[Job]: Beginning with the first line of the data below, reproduce every line unchanged, ending with the line that holds "nodes to one".

[Rows from a 3D modeling dataset]

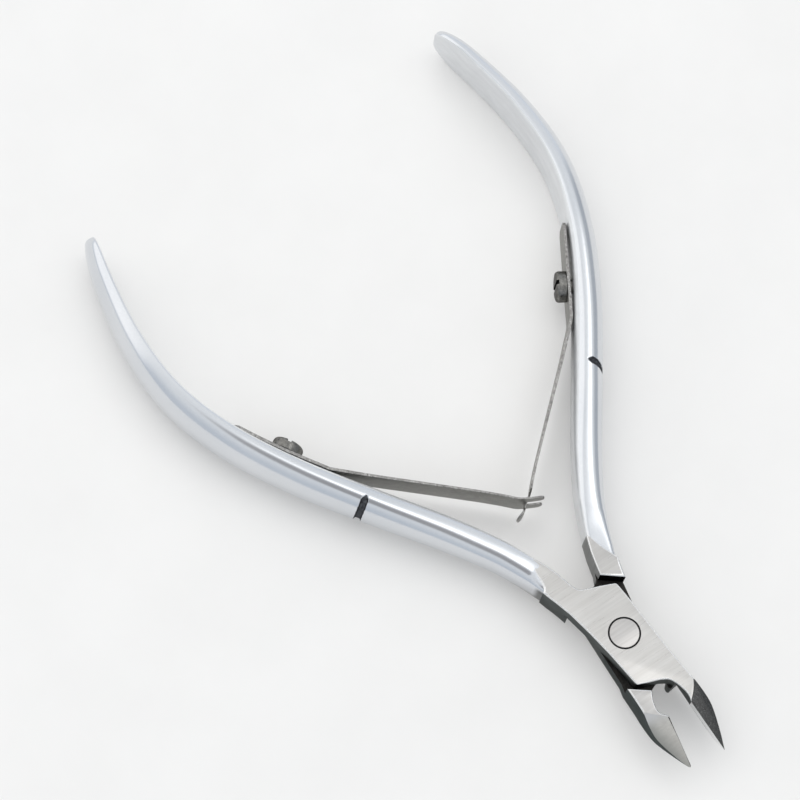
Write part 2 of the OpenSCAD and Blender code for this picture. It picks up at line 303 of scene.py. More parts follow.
def clean(ob, dist=1e-7):
    bm = bmesh.new()
    bm.from_mesh(ob.data)
    bmesh.ops.remove_doubles(bm, verts=bm.verts, dist=dist)
    bmesh.ops.dissolve_degenerate(bm, dist=dist, edges=bm.edges)
    bmesh.ops.recalc_face_normals(bm, faces=bm.faces)
    bm.to_mesh(ob.data)
    bm.free()


def area2(p):
    return sum(p[i][0] * p[(i + 1) % len(p)][1] - p[(i + 1) % len(p)][0] * p[i][1] for i in range(len(p)))


def inset(p, d):
    """Moves each side of a counterclockwise plan outline inwards by d, one number or one for each corner."""
    n = len(p)
    out = []
    for i in range(n):
        a, b, c = np.array(p[i - 1]), np.array(p[i]), np.array(p[(i + 1) % n])
        e1, e2 = b - a, c - b
        n1 = np.array([-e1[1], e1[0]]) / np.linalg.norm(e1)
        n2 = np.array([-e2[1], e2[0]]) / np.linalg.norm(e2)
        s = n1 + n2
        k = max(0.35, 1 + float(n1 @ n2))
        out.append(tuple(b + s * (d if isinstance(d, float) else d[i]) / k))
    return out


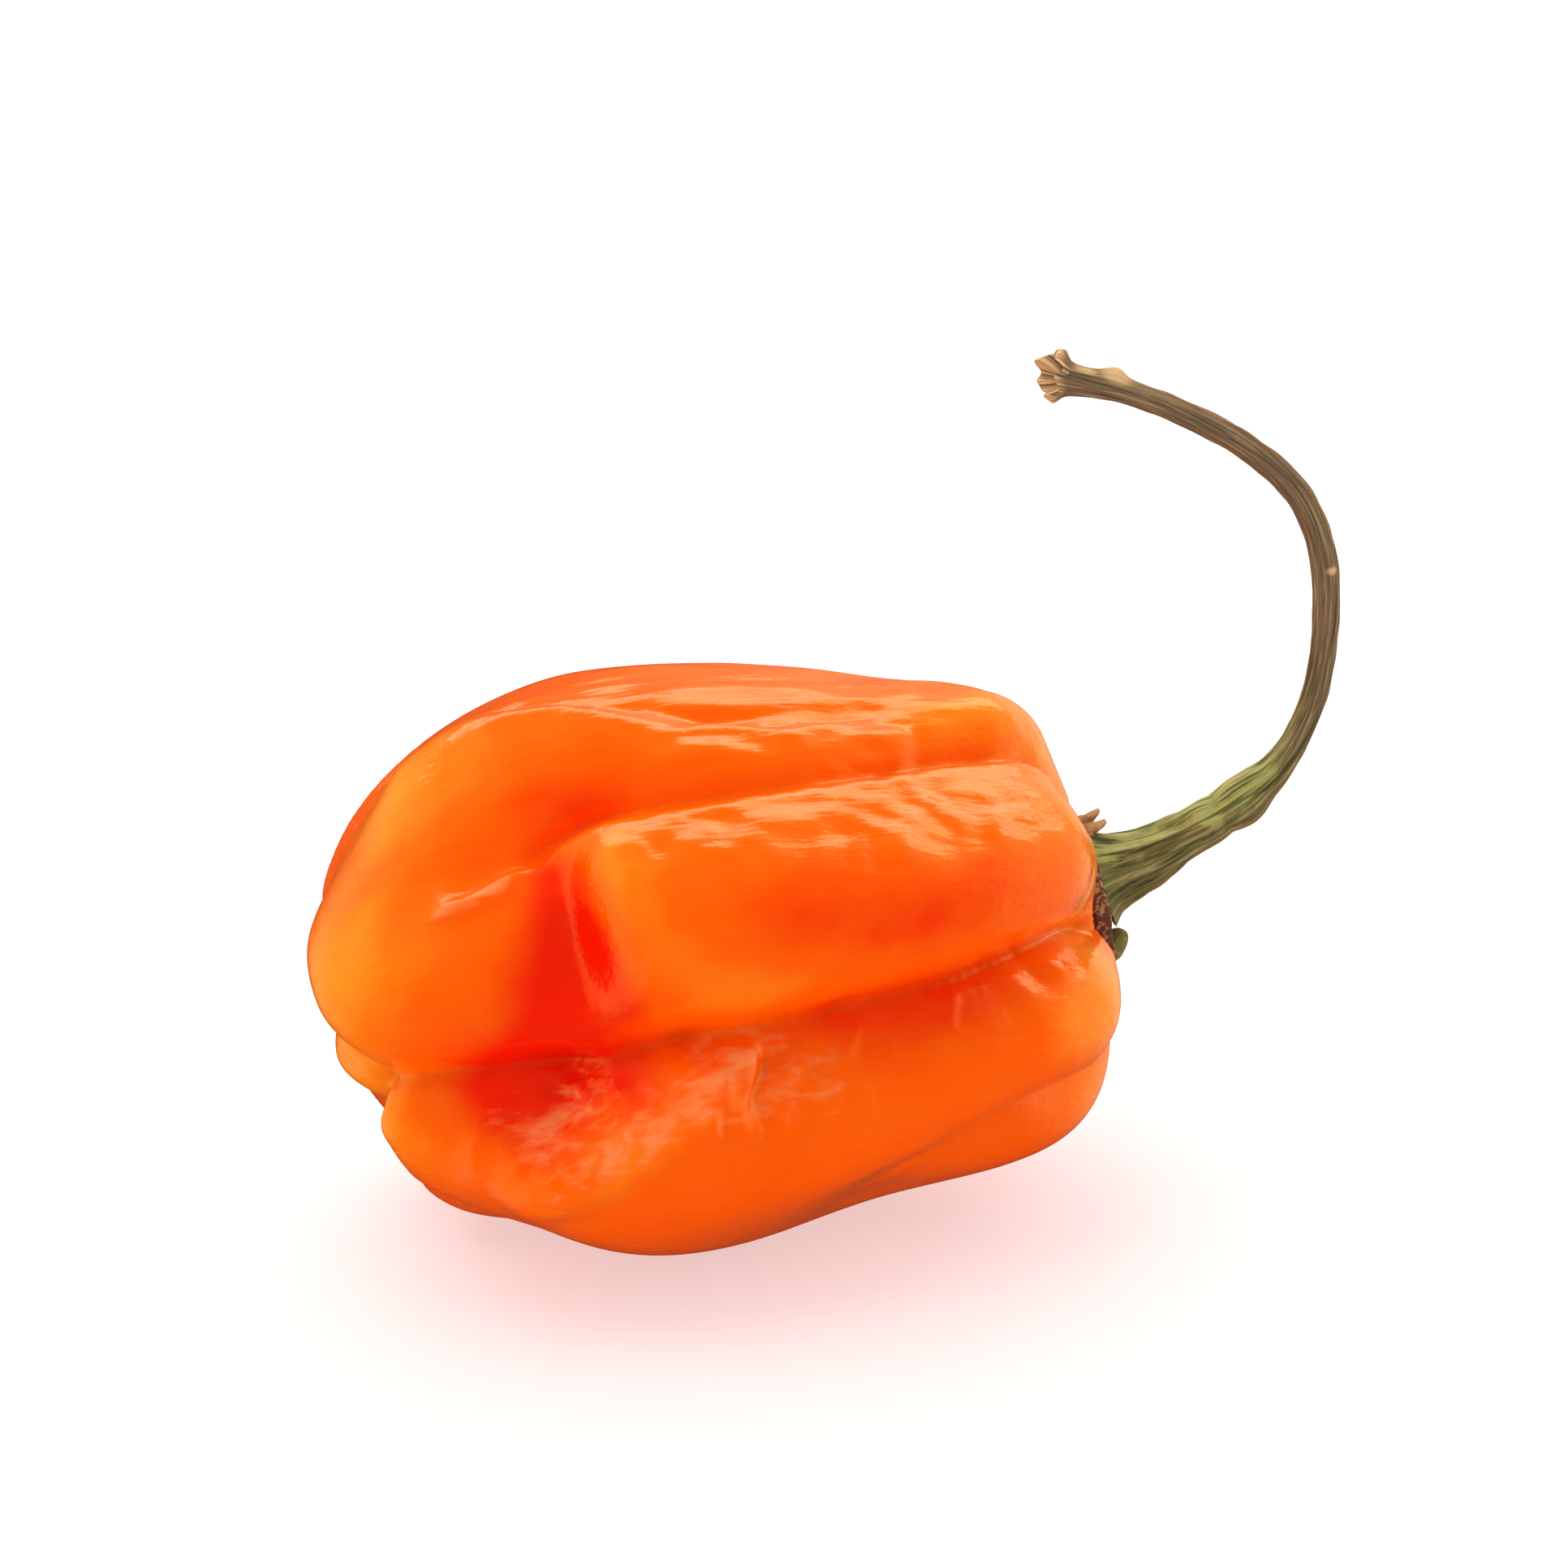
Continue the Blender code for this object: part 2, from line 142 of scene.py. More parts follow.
# %% Finishes
class Finish:
    """Adds nodes to one tree, and gives names to the few kinds that every finish uses."""

    def __init__(self, tree):
        self.tree = tree

    def node(self, kind, settings, sockets):
        """A node of that kind, with its settings made first and its sockets fed after."""
        added = self.tree.nodes.new(kind)
        for key, value in settings.items():
            setattr(added, key, value)
        for key, value in sockets.items():
            self.feed(added.inputs[key], value)
        return added

    def feed(self, socket, value):
        """Link a Field or an output to the socket, or set a plain value on it."""
        if isinstance(value, Field):
            self.tree.links.new(value.socket, socket)
        elif isinstance(value, bpy.types.NodeSocket):
            self.tree.links.new(value, socket)
        else:
            socket.default_value = value

    def attribute(self, name):
        """The number that the piece keeps on its points under that name."""
        node = self.node("ShaderNodeAttribute", {"attribute_name": name}, {})
        return Field(self, node.outputs["Fac"])

    def attribute_vector(self, name):
        """The three numbers that the piece keeps on its points under that name."""
        node = self.node("ShaderNodeAttribute", {"attribute_name": name}, {})
        return node.outputs["Vector"]

    def place(self):
        """Object coordinates, which are metres in the frame of the whole chilli."""
        return self.node("ShaderNodeTexCoord", {}, {}).outputs["Object"]

    def grain(self, where, size_mm, detail=2.0, distortion=0.0):
        """Soft noise from 0 to 1 whose blots are size_mm long along each axis."""
        scaled = self.node("ShaderNodeVectorMath", {"operation": "MULTIPLY"},
                           {0: where, 1: [1 / (size * MM) for size in size_mm]})
        node = self.node("ShaderNodeTexNoise", {},
                         {"Vector": scaled.outputs[0], "Scale": 1.0, "Detail": detail,
                          "Distortion": distortion})
        return Field(self, node.outputs["Fac"])

    def ease(self, field, start, end):
        """0 before start, 1 past end, and smooth between them."""
        node = self.node("ShaderNodeMapRange", {"interpolation_type": "SMOOTHSTEP"},
                         {"Value": field, "From Min": start, "From Max": end})
        return Field(self, node.outputs["Result"])

    def tint(self, factor, colour, other):
        """One colour where factor is 0, the other where it is 1."""
        node = self.node("ShaderNodeMix", {"data_type": "RGBA"},
                         {0: factor, 6: colour, 7: other})
        return node.outputs[2]

    def bump(self, height, depth_mm, strength, under=None):
        """A surface that rises by depth_mm where height is 1, laid over the one under it."""
        sockets = {"Height": height, "Distance": depth_mm * MM, "Strength": strength}
        if under is not None:
            sockets["Normal"] = under
        return self.node("ShaderNodeBump", {}, sockets).outputs["Normal"]


def new_finish(name, constants):
    """A Principled material: what is the same all over goes straight on its sockets."""
    material = bpy.data.materials.new(name)
    material.use_nodes = True
    shader = material.node_tree.nodes["Principled BSDF"]
    for key, value in constants.items():
        shader.inputs[key].default_value = value
    return material, shader, Finish(material.node_tree)


print("finishes can be mixed from grain, tints and bumps")

# %% [markdown]
# ## Light and surroundings
#
# The skin is as glossy as wax, so half of its look is what it mirrors. A studio would stand
# white walls and dark cards round it. Here the world's own nodes do that, because they can
# tell light that falls on the skin from light that the skin mirrors. What falls on it comes
# from all round, as in a white tent, a little weaker from the viewer's side. What it mirrors
# is a warm bright wall at the left and another at the right, with a dim backdrop and a dark
# floor, and that keeps the front a deep, saturated orange.

# %% Tent
TENT_LIGHT = 0.9
OPENING_LIGHT = 0.75
BACKDROP_GLOSS = 0.12
FLOOR_GLOSS = 0.05
LEFT_WALL_GLOSS = 0.9
RIGHT_WALL_GLOSS = 1.2
SEEN_LIGHT = 1.1
PLAIN_WHITE = (1, 1, 1, 1)
WARM_WALL = (1.0, 0.8, 0.5, 1)
OPENING_WAY = (view_back.x, view_back.y, 0.1)
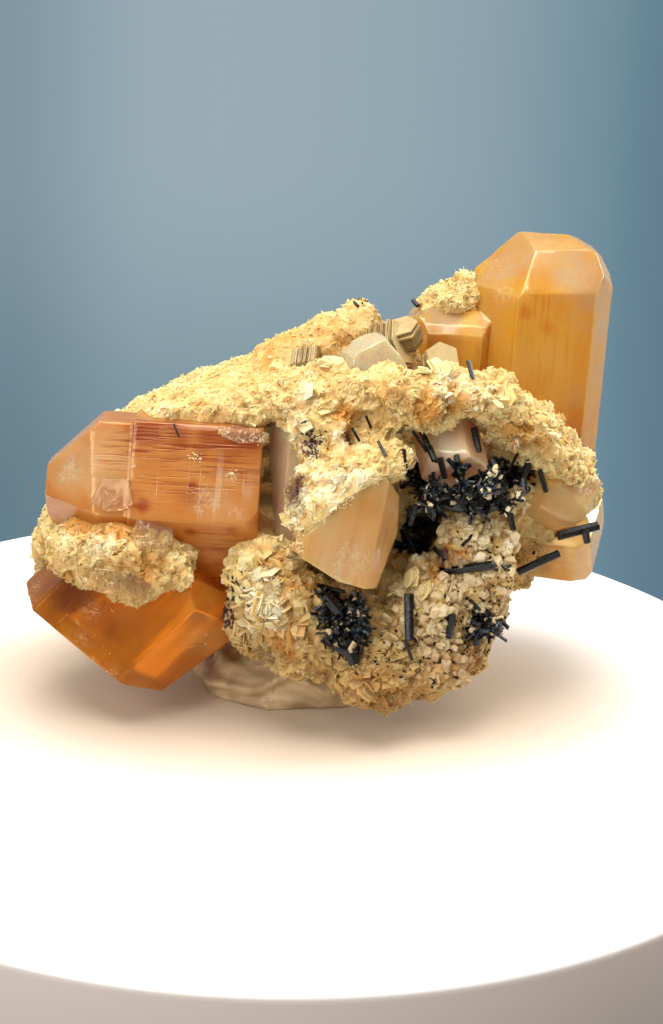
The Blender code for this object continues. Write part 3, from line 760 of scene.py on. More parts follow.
def scatter(name, host, kinds, material, where, perArea, smallest, largest, tilt, seed):
    piece = objectFrom(name, host.data.copy(), material)
    spread = piece.modifiers.new("scatter", "NODES")
    spread.node_group = scatterTree
    values = {
        "Kinds": kinds, "Where": where, "PerSquareMm": perArea, "Smallest": [v * mm for v in smallest],
        "Largest": [v * mm for v in largest], "Tilt": tilt, "Seed": seed,
    }
    for socket in scatterTree.interface.items_tree:
        if socket.in_out == "INPUT" and socket.name in values:
            spread[socket.identifier] = values[socket.name]
    bake(piece)
    wear(piece.data, material)
    piece.data.shade_flat()
    return piece


# Flakes and splinters of mica
flakes = {
    "cream": (0.80, 0.60, 0.27),
    "white": (0.94, 0.82, 0.54),
    "ochre": (0.62, 0.31, 0.07),
    "glow": 0.5,
    "bump": 0.03,
    "sets": {
        # where, sides, how narrow, thickness, per square millimetre, smallest, largest, tilt
        "mica_flakes": ("flaky", 4, 0.45, 0.16, 1.5, (0.18, 0.18, 0.4), (0.5, 0.46, 0.6), 0.8),
        "mica_splinters": ("flaky", 3, 0.25, 0.12, 2.0, (0.25, 0.25, 0.4), (0.7, 0.6, 0.6), 1.3),
        "mica_shards": ("shards", 5, 0.3, 0.08, 1.5, (0.6, 0.6, 0.8), (1.4, 1.3, 1.4), 1.0),
    },
}
print("flakes")
flakeMat = crustMaterial(
    "mica flakes", flakes["cream"], flakes["white"], flakes["ochre"], flakes["glow"], flakes["bump"]
)
mesh = crustPiece.data
zone = {name: valuesOf(mesh, name) for name in ("open", "puffy", "black", "dark", "albite")}
calmZone = np.clip(zone["puffy"] * 0.7 + zone["black"] + zone["dark"] + zone["albite"] * 0.6, 0, 1)
storeValue(mesh, "flaky", zone["open"] * (1 - calmZone))
storeValue(mesh, "grainy", zone["open"] * zone["albite"] * (1 - zone["dark"]))
storeValue(mesh, "needled", zone["open"] * np.clip(zone["black"] * (1 - zone["dark"] * 0.5), 0, 1))
keptKinds = []
for index, (name, given) in enumerate(flakes["sets"].items()):
    where, sides, narrow, thick, *amounts = given
    widths = [1.0 - (1.0 - narrow) * (i % 4) / 3 for i in range(kindCount)]
    shapes = [flakeShape(sides, wide, thick, i + 20 * index) for i, wide in enumerate(widths)]
    keptKinds.append(kindsOf(name + "_kinds", shapes))
    piece = scatter(name, crustPiece, keptKinds[-1], flakeMat, where, *amounts, 3 + index)
    settle(piece, "mica")


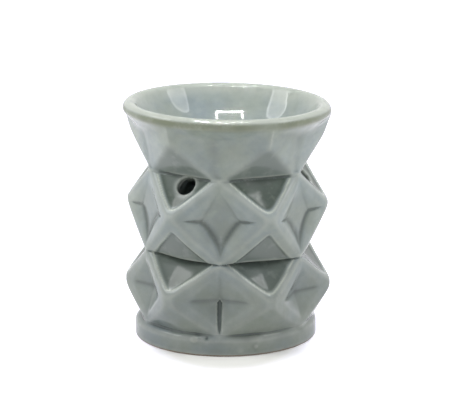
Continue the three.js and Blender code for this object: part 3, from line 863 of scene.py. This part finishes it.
def clay_piece(name, node, field, marks, cell, reach, bottom, top):
    low = np.array([-reach, -reach, bottom - GRID_MARGIN])
    high = np.array([reach, reach, top + GRID_MARGIN])
    points, quads = surface_net(field, low, high, cell)
    normals = gradient(field, points, NORMAL_REACH)
    normals /= np.linalg.norm(normals, axis=1, keepdims=True)
    values = {mark: np.zeros(len(points)) for mark in MARKS}
    values.update(marks(points))
    values["fine_bend"] = curvature(field, points, FINE_REACH)
    values["broad_bend"] = curvature(field, points, BROAD_REACH)
    points, normals = leaned(points, normals)
    piece = new_mesh(name, points, quads, normals)
    for mark, value in values.items():
        layer = piece.data.attributes.new(mark, "FLOAT", "POINT")
        layer.data.foreach_set("value", value.astype(np.float32))
    piece.data.materials.append(pottery_glaze)
    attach(piece, "burner")
    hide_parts(node)


# Node materials

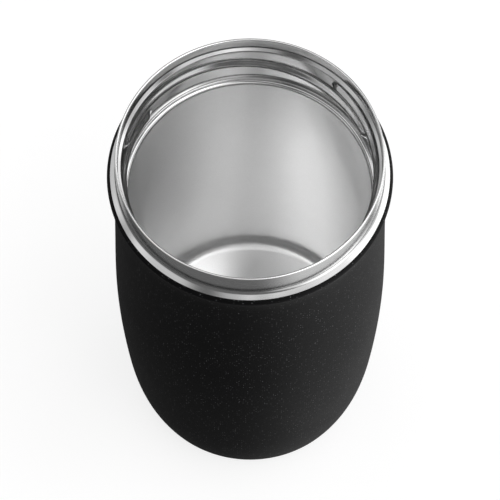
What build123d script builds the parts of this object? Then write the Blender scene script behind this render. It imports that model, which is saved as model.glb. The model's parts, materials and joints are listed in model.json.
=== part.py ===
from build123d import *
import math
import os

# Double-wall vacuum tumbler body, without its lid. Millimetres, +Z up, origin at the centre of the base.

# ---- overall ----
HEIGHT = 152.8               # foot pad's underside to the top of the lip
LIP_RADIUS = 40.4            # outside of the drinking lip
LINER_SHEET = 0.4            # steel of the inner liner
SHELL_SHEET = 0.4            # steel of the outer shell
COAT = 0.2                   # powder coat
FOOT_PROUD = 0.6             # how far the foot pad stands below the steel base

# ---- lip, neck and collar, bare steel seen from outside ----
LIP_BEAD = 0.6               # height of the welded and polished bead along the lip
NECK_HOLLOW = 2.0            # radius of the hollow between the upright neck and the collar
COLLAR_SLOPE = 44.0          # degrees below horizontal, down to where the coat begins

# ---- coated body, outside of the coat ----
SHOULDER_RADIUS = 43.05      # widest ring, just below the collar
SHOULDER_Z = HEIGHT - 11.9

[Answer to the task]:
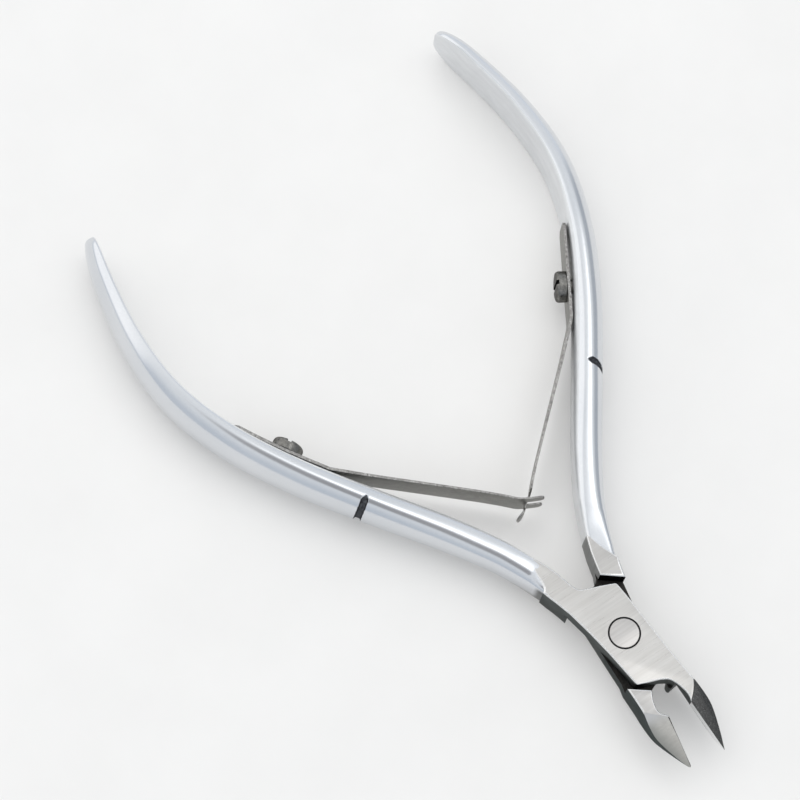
Write part 2 of the OpenSCAD and Blender code for this picture. It picks up at line 303 of scene.py. More parts follow.
def clean(ob, dist=1e-7):
    bm = bmesh.new()
    bm.from_mesh(ob.data)
    bmesh.ops.remove_doubles(bm, verts=bm.verts, dist=dist)
    bmesh.ops.dissolve_degenerate(bm, dist=dist, edges=bm.edges)
    bmesh.ops.recalc_face_normals(bm, faces=bm.faces)
    bm.to_mesh(ob.data)
    bm.free()


def area2(p):
    return sum(p[i][0] * p[(i + 1) % len(p)][1] - p[(i + 1) % len(p)][0] * p[i][1] for i in range(len(p)))


def inset(p, d):
    """Moves each side of a counterclockwise plan outline inwards by d, one number or one for each corner."""
    n = len(p)
    out = []
    for i in range(n):
        a, b, c = np.array(p[i - 1]), np.array(p[i]), np.array(p[(i + 1) % n])
        e1, e2 = b - a, c - b
        n1 = np.array([-e1[1], e1[0]]) / np.linalg.norm(e1)
        n2 = np.array([-e2[1], e2[0]]) / np.linalg.norm(e2)
        s = n1 + n2
        k = max(0.35, 1 + float(n1 @ n2))
        out.append(tuple(b + s * (d if isinstance(d, float) else d[i]) / k))
    return out


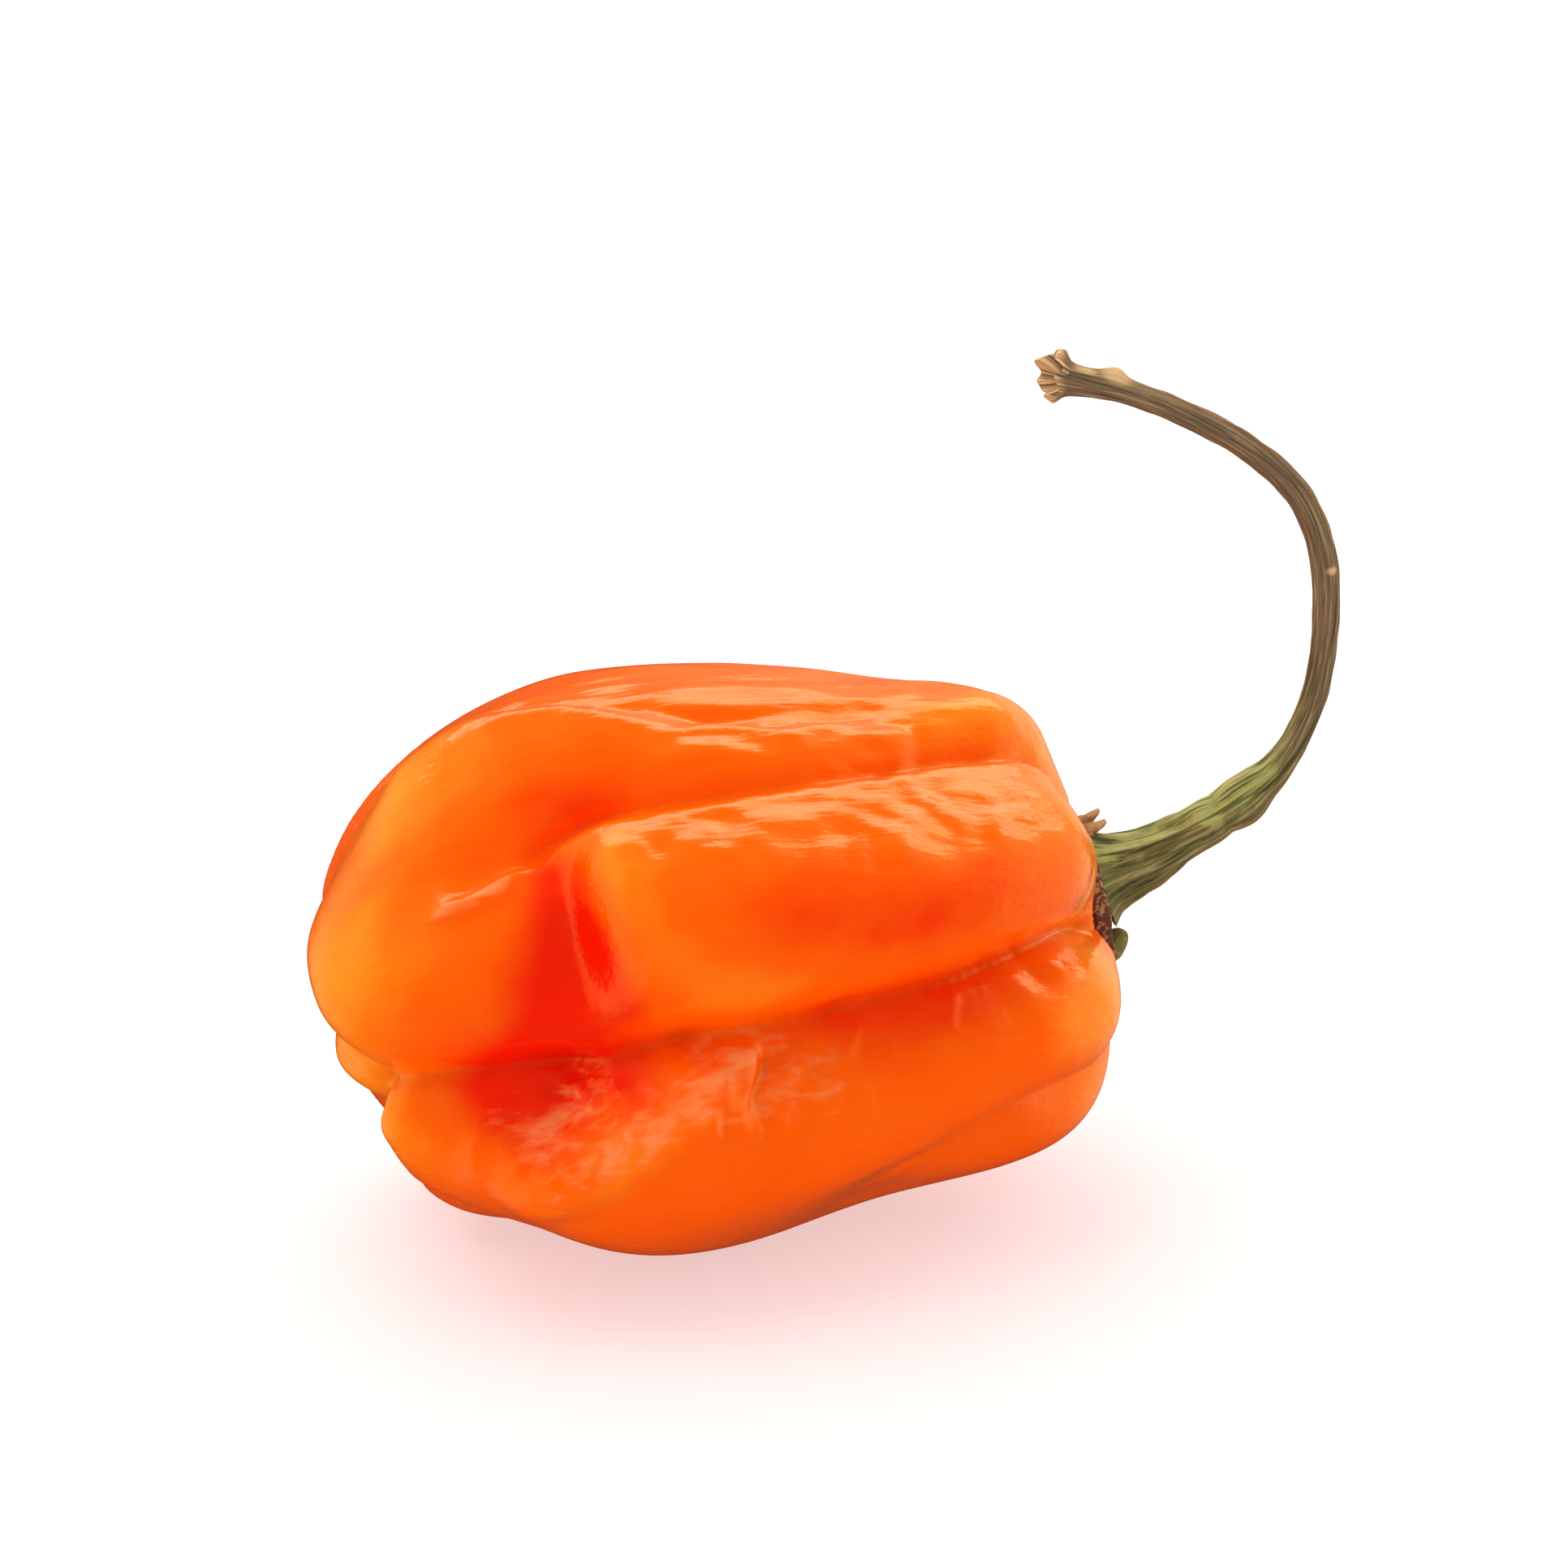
Continue the Blender code for this object: part 2, from line 142 of scene.py. More parts follow.
# %% Finishes
class Finish:
    """Adds nodes to one tree, and gives names to the few kinds that every finish uses."""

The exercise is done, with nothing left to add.